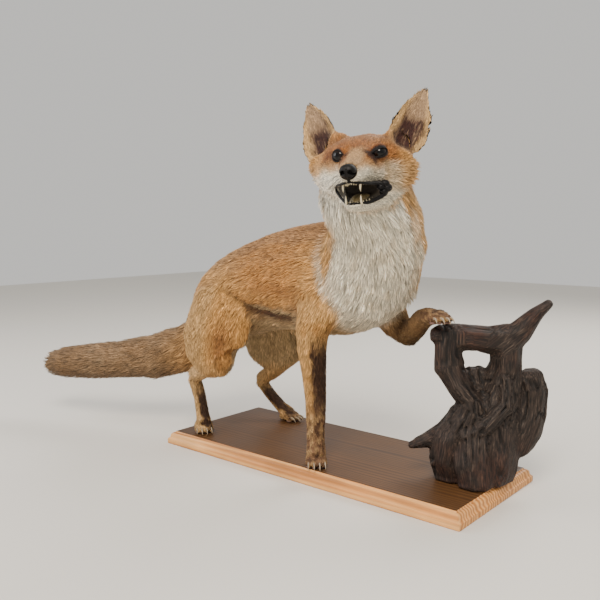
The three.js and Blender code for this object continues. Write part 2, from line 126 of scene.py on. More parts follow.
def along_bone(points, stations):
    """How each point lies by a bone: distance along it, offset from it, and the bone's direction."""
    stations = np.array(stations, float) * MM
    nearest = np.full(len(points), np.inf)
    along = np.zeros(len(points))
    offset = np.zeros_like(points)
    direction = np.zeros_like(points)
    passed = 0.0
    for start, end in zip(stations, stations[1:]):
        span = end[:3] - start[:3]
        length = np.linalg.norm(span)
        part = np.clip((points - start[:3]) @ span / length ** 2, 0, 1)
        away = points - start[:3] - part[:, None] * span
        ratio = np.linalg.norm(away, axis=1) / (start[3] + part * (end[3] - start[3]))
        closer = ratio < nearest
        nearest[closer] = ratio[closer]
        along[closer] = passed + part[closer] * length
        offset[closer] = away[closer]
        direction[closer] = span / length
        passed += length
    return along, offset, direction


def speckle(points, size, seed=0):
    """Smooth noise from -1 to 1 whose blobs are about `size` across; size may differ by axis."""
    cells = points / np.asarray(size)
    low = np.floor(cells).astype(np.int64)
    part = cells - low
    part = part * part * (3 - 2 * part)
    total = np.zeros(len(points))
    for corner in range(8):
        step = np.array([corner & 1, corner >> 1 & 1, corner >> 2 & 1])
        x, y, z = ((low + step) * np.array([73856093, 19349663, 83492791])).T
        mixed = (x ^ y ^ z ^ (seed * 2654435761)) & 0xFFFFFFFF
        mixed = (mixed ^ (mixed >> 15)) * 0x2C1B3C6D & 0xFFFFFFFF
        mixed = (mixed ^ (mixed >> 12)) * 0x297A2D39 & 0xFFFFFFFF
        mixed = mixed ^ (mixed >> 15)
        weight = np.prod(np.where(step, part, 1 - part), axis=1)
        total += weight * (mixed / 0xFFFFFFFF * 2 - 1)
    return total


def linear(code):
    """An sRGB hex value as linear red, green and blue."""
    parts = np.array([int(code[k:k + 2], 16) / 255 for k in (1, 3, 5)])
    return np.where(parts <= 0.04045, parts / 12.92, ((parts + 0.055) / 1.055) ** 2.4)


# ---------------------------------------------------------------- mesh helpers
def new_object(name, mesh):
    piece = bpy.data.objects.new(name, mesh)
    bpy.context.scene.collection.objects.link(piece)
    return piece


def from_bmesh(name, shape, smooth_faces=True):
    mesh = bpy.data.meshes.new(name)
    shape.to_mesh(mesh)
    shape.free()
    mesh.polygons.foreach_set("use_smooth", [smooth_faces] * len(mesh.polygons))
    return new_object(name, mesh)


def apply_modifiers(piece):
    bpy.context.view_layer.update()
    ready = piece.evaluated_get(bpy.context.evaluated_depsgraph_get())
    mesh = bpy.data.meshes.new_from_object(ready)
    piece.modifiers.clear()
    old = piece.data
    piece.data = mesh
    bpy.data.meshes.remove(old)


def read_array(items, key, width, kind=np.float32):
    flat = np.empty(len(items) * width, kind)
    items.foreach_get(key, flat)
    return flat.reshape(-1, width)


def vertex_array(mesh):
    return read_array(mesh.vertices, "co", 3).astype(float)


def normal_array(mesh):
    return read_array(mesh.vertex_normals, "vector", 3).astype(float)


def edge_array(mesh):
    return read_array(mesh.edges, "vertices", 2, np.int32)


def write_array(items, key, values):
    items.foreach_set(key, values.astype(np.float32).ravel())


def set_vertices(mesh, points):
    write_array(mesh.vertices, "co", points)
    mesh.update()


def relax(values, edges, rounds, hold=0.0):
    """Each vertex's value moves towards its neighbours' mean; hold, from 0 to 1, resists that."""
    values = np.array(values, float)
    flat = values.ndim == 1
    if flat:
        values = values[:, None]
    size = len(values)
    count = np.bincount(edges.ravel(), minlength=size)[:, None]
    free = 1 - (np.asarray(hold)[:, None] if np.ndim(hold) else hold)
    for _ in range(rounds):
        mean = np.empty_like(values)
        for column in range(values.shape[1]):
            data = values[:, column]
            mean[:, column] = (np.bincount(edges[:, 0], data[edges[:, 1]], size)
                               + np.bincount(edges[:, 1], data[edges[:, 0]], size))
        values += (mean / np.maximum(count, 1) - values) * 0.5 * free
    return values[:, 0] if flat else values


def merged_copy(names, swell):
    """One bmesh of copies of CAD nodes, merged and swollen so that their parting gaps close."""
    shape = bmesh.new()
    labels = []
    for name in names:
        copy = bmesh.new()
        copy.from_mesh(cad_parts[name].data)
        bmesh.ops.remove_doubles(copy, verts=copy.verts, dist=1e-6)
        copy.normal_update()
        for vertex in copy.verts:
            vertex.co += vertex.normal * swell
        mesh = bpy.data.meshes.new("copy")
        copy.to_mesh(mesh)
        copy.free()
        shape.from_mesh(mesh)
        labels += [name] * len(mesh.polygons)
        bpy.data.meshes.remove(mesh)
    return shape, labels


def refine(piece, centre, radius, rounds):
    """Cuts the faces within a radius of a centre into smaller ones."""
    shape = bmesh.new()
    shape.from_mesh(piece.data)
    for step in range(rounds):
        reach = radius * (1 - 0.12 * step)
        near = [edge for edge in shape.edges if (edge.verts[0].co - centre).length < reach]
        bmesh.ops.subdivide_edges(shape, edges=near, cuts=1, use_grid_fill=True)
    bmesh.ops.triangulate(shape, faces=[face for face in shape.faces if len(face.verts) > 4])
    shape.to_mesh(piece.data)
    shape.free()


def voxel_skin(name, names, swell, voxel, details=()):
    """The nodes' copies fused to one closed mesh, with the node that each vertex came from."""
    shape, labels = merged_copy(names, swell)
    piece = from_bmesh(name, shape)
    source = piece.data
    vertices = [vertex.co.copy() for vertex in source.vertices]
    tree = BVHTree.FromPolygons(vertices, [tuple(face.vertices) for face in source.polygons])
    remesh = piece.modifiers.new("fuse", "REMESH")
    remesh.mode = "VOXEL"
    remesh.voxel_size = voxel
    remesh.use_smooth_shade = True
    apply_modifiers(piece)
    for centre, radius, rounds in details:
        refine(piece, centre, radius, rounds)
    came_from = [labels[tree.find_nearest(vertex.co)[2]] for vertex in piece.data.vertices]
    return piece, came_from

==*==

* AIM OF THE TASK *
Quote the whole listing above, leaving nothing out.

* REPLY *
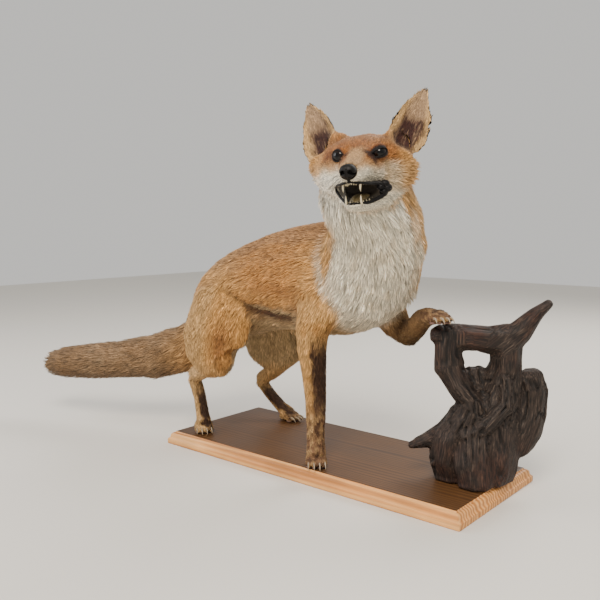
The three.js and Blender code for this object continues. Write part 2, from line 126 of scene.py on. More parts follow.
def along_bone(points, stations):
    """How each point lies by a bone: distance along it, offset from it, and the bone's direction."""
    stations = np.array(stations, float) * MM
    nearest = np.full(len(points), np.inf)
    along = np.zeros(len(points))
    offset = np.zeros_like(points)
    direction = np.zeros_like(points)
    passed = 0.0
    for start, end in zip(stations, stations[1:]):
        span = end[:3] - start[:3]
        length = np.linalg.norm(span)
        part = np.clip((points - start[:3]) @ span / length ** 2, 0, 1)
        away = points - start[:3] - part[:, None] * span
        ratio = np.linalg.norm(away, axis=1) / (start[3] + part * (end[3] - start[3]))
        closer = ratio < nearest
        nearest[closer] = ratio[closer]
        along[closer] = passed + part[closer] * length
        offset[closer] = away[closer]
        direction[closer] = span / length
        passed += length
    return along, offset, direction


def speckle(points, size, seed=0):
    """Smooth noise from -1 to 1 whose blobs are about `size` across; size may differ by axis."""
    cells = points / np.asarray(size)
    low = np.floor(cells).astype(np.int64)
    part = cells - low
    part = part * part * (3 - 2 * part)
    total = np.zeros(len(points))
    for corner in range(8):
        step = np.array([corner & 1, corner >> 1 & 1, corner >> 2 & 1])
        x, y, z = ((low + step) * np.array([73856093, 19349663, 83492791])).T
        mixed = (x ^ y ^ z ^ (seed * 2654435761)) & 0xFFFFFFFF
        mixed = (mixed ^ (mixed >> 15)) * 0x2C1B3C6D & 0xFFFFFFFF
        mixed = (mixed ^ (mixed >> 12)) * 0x297A2D39 & 0xFFFFFFFF
        mixed = mixed ^ (mixed >> 15)
        weight = np.prod(np.where(step, part, 1 - part), axis=1)
        total += weight * (mixed / 0xFFFFFFFF * 2 - 1)
    return total


def linear(code):
    """An sRGB hex value as linear red, green and blue."""
    parts = np.array([int(code[k:k + 2], 16) / 255 for k in (1, 3, 5)])
    return np.where(parts <= 0.04045, parts / 12.92, ((parts + 0.055) / 1.055) ** 2.4)


# ---------------------------------------------------------------- mesh helpers
def new_object(name, mesh):
    piece = bpy.data.objects.new(name, mesh)
    bpy.context.scene.collection.objects.link(piece)
    return piece


def from_bmesh(name, shape, smooth_faces=True):
    mesh = bpy.data.meshes.new(name)
    shape.to_mesh(mesh)
    shape.free()
    mesh.polygons.foreach_set("use_smooth", [smooth_faces] * len(mesh.polygons))
    return new_object(name, mesh)


def apply_modifiers(piece):
    bpy.context.view_layer.update()
    ready = piece.evaluated_get(bpy.context.evaluated_depsgraph_get())
    mesh = bpy.data.meshes.new_from_object(ready)
    piece.modifiers.clear()
    old = piece.data
    piece.data = mesh
    bpy.data.meshes.remove(old)


def read_array(items, key, width, kind=np.float32):
    flat = np.empty(len(items) * width, kind)
    items.foreach_get(key, flat)
    return flat.reshape(-1, width)


def vertex_array(mesh):
    return read_array(mesh.vertices, "co", 3).astype(float)


def normal_array(mesh):
    return read_array(mesh.vertex_normals, "vector", 3).astype(float)


def edge_array(mesh):
    return read_array(mesh.edges, "vertices", 2, np.int32)


def write_array(items, key, values):
    items.foreach_set(key, values.astype(np.float32).ravel())


def set_vertices(mesh, points):
    write_array(mesh.vertices, "co", points)
    mesh.update()


def relax(values, edges, rounds, hold=0.0):
    """Each vertex's value moves towards its neighbours' mean; hold, from 0 to 1, resists that."""
    values = np.array(values, float)
    flat = values.ndim == 1
    if flat:
        values = values[:, None]
    size = len(values)
    count = np.bincount(edges.ravel(), minlength=size)[:, None]
    free = 1 - (np.asarray(hold)[:, None] if np.ndim(hold) else hold)
    for _ in range(rounds):
        mean = np.empty_like(values)
        for column in range(values.shape[1]):
            data = values[:, column]
            mean[:, column] = (np.bincount(edges[:, 0], data[edges[:, 1]], size)
                               + np.bincount(edges[:, 1], data[edges[:, 0]], size))
        values += (mean / np.maximum(count, 1) - values) * 0.5 * free
    return values[:, 0] if flat else values


def merged_copy(names, swell):
    """One bmesh of copies of CAD nodes, merged and swollen so that their parting gaps close."""
    shape = bmesh.new()
    labels = []
    for name in names:
        copy = bmesh.new()
        copy.from_mesh(cad_parts[name].data)
        bmesh.ops.remove_doubles(copy, verts=copy.verts, dist=1e-6)
        copy.normal_update()
        for vertex in copy.verts:
            vertex.co += vertex.normal * swell
        mesh = bpy.data.meshes.new("copy")
        copy.to_mesh(mesh)
        copy.free()
        shape.from_mesh(mesh)
        labels += [name] * len(mesh.polygons)
        bpy.data.meshes.remove(mesh)
    return shape, labels


def refine(piece, centre, radius, rounds):
    """Cuts the faces within a radius of a centre into smaller ones."""
    shape = bmesh.new()
    shape.from_mesh(piece.data)
    for step in range(rounds):
        reach = radius * (1 - 0.12 * step)
        near = [edge for edge in shape.edges if (edge.verts[0].co - centre).length < reach]
        bmesh.ops.subdivide_edges(shape, edges=near, cuts=1, use_grid_fill=True)
    bmesh.ops.triangulate(shape, faces=[face for face in shape.faces if len(face.verts) > 4])
    shape.to_mesh(piece.data)
    shape.free()


def voxel_skin(name, names, swell, voxel, details=()):
    """The nodes' copies fused to one closed mesh, with the node that each vertex came from."""
    shape, labels = merged_copy(names, swell)
    piece = from_bmesh(name, shape)
    source = piece.data
    vertices = [vertex.co.copy() for vertex in source.vertices]
    tree = BVHTree.FromPolygons(vertices, [tuple(face.vertices) for face in source.polygons])
    remesh = piece.modifiers.new("fuse", "REMESH")
    remesh.mode = "VOXEL"
    remesh.voxel_size = voxel
    remesh.use_smooth_shade = True
    apply_modifiers(piece)
    for centre, radius, rounds in details:
        refine(piece, centre, radius, rounds)
    came_from = [labels[tree.find_nearest(vertex.co)[2]] for vertex in piece.data.vertices]
    return piece, came_from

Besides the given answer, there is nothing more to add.